Are you sure about point four? Taxes on corporate profits might be indirectly passed on to consumers (e.g. corporations take advantage of the knowledge of the taxes to justify raising prices), but since goods and services are presumably already optimally priced, and taxes on profits aren't an increase to costs, they shouldn't be directly passed on.

It would be an extraordinary claim to say that corporations are not pricing as high as they can without decreasing profits. If you believe that there is some other mechanism by which taxes on corporate profits could increase prices, please explain it.


Prices are set by supply and demand. Taxing corporate profits offsets the supply curve, resulting in higher prices. The data supports this.

https://www.nber.org/system/files/working_papers/w27058/w270...


Thank you for actually providing a source. I haven't had time to read the whole thing yet, but their methodology seems reasonable, although it's not certain that corporations would behave the same in response to a federal tax. As is, that paper supports the assertion that some percentage of taxes is passed on to consumers, though not a total pass through, which is very different from a blanket "taxes get passed on to consumers".

"A one percentage point increase in a state-level corporate tax rate leads to an increase in affected retail prices of approximately 0.24 percent." is much less strong of an affect than, say, tariffs.

They also say "Pass-through is larger for products purchased by high-income households, higher priced goods, and in less competitive markets.", which makes it seem like corporate taxes might still be highly progressive even with pass-through.

Saving this paper in my references folder.


> Prices are set by supply and demand. Taxing corporate profits offsets the supply curve, resulting in higher prices. The data supports this.

Reducing corporate taxes also appears to reduce what is paid to labour:

> From 2010 to 2013, the Chinese central government cut the corporate income tax rate in 21 cities for service firms whose revenue from outsourcing services offshore surpassed half of their total revenue. Leveraging a regression discontinuity design with proprietary administrative data, we find that a one percentage point decrease in the statutory corporate income tax rate induces a one percentage point decrease in the firm-level labor share. Firms respond to the tax cut by increasing their physical capital and bank borrowing while keeping their employment unchanged, consistent with a capital deepening process documented in recent theoretical models. Our results suggest that falling corporate income taxes could have contributed to the global decline in the labor share. […] Labor share is defined as the share of gross value-added paid to labor and can be measured at the level of the firm or the economy.

* https://www.sciencedirect.com/science/article/abs/pii/S03043...

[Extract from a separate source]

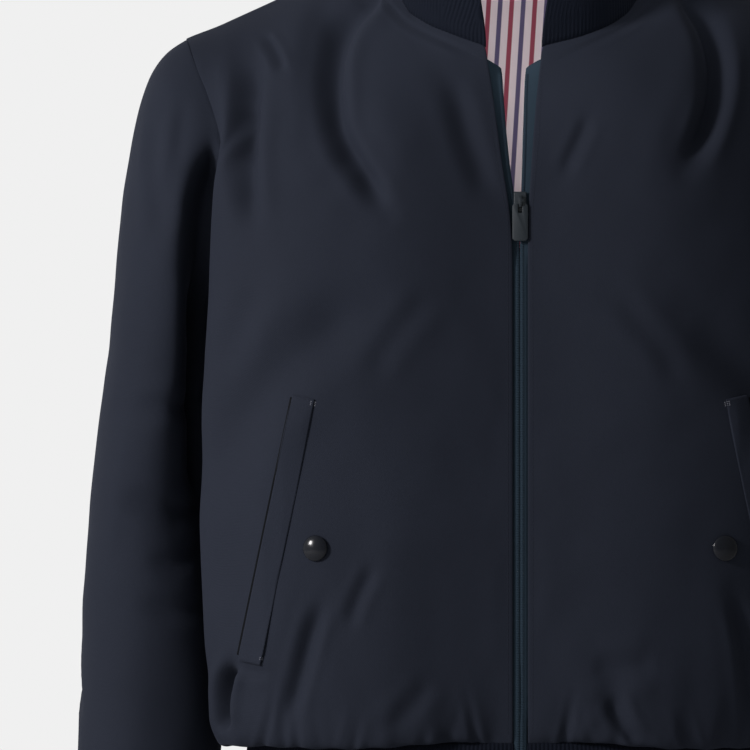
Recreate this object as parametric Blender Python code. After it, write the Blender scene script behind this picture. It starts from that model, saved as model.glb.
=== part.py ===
"""Bomber jacket, filled out as if it were worn, with nobody in it.

The front faces -Y, +Z is up and the wearer's right side is at -X.  The origin is the middle of the neck
hole, level with the points where the shoulder seams meet the collar.  Sizes and tables are in
millimetres; MM turns them into metres when a piece is made.  "Across" is the distance from the centre
plane towards a side, so one table serves both sides.
"""
import math

import bmesh
import bpy
import numpy as np
from mathutils import Matrix, Vector
from mathutils.bvhtree import BVHTree

MM = 0.001
RIGHT, LEFT = -1, 1              # the wearer's sides, as signs of X

# ------------------------------------------------------------------ driving sizes
CLOTH = 1.8                      # wall of the wool cloth with its backing
RIB = 3.0                        # wall of the doubled rib knit
LINING = 1.0                     # wall of the back lining
LINING_INSET = 8.8               # how far its outer side hangs inside the back's outer side
TAPE = 1.0                       # wall of a zip tape
SEAM_GAP = 0.3                   # between two pieces that are sewn together
WIDE_SEAM_GAP = 0.5              # twice what a sleeve, collar or band leaves where its seam twists
LIFT = 0.3                       # under a piece that lies on a panel
DEEPEST_CORNER = 2.4             # of a wall, where two pieces meet in a sharp crease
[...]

Shareholders often take the biggest hit from corporate taxes. Consumers can to, but in most cases I think it's primarily the shareholders. But it will vary depending on the business and the market.

And yea, not like tariffs at all.


> Taxes on corporations, like tariffs, are just passed onto consumers.

Perhaps, but that's not really how it works. The market price doesn't care how much it costs to make a particular good, it's just the market price. If you raise prices in order to pass on new costs, fewer people will buy your stuff.

Put another way, if consumers would tolerate higher prices, corporations would already be charging those higher prices.


The more competitive the market, the less that companies are able to pass on income tax increases (as opposed to input tax increases - like tariffs). If companies are able to pass along income tax increases, it means that they have pricing power.


> Taxes on corporations, like tariffs, are just passed onto consumers

Never heard this argument before - it sounds very implausible. Do you have any studies or source for that claim?



According to that, corporate taxes are passed through at a rate of .24. And the pass-thru decreases as there’s more competition and for cheaper goods. In other words it’s a fairly progressive tax. Tariffs are a 100% pass-thru by definition because they’re a sales tax. This hits lower income people the hardest (unless we only tariff luxury goods).


Aren’t terrifs paid by the importer? Most consumers aren’t importing goods afaik. So it seems like there are still margins that can be eaten into to avoid 100% pass through.